Edition Office director Aaron Roberts said, “We’ve always been interested in work that is highly experiential and atmospheric and also connected to the notions phenomenological qualities.

“Here we focused on the sky and on cloud movement. We feel like that might link you to broader cyclical systems that Indigenous communities have been well aware of for thousands of years. In fact the nature of their lives are highly connected to those cycles whereas we’re typically disassociated from them.

“There aren’t many spaces in the city that allow you to have that focused sense of phenomenological aspects of space.”

Each chamber is also fitted scent diffusers concealed within the walls – one with an aged, burnt timber scent the other a scent of eucalypt leaves. The garden surrounding the structure is planted with wallaby and kangaroo grasses.

The glass yams inside the 2019 NGV Architecture Commission, In Absence, designed by Yhonnie Scarce and Edition Office, increase in density as the towers rise.

The glass yams inside the 2019 NGV Architecture Commission, In Absence, designed by Yhonnie Scarce and Edition Office, increase in density as the towers rise.

Image: Benjamin Hosking

“This project is a platform or a framework through which Indigenous communities can tell their stories,” Roberts said. “In a sense every element of the project is specific and relates back to those stories.”

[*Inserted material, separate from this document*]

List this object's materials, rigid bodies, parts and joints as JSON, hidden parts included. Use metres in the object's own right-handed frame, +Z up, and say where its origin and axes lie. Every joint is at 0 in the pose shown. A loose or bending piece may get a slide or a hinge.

NGV senior curator of design and architecture Ewan McEoin said, “At its core, this project is a conversation around Indigenous knowledge and culture that is not a strong part of our architectural discourse and should be a stronger part. It’s a type of conversation that should be hosted at the NGV. Also architecturally it’s a very primordial, simple, strong idea.”

The competition for the 2019 architecture commission received 100 submissions which were assessed by a jury comprising Jill Garner (jury chair, principal of Garner Davis Architects and Victorian Government Architect), Corbett Lyon (co-founder of Lyons Architecture and NGV trustee), Andrew Clark (deputy director of NGV), Clare Cousins (principal of Clare Cousins Architects and immediate past national president of the Australian Institute of Architects), Timothy Moore (director of Sibling Architecture).

The commission will be on display until April 2020.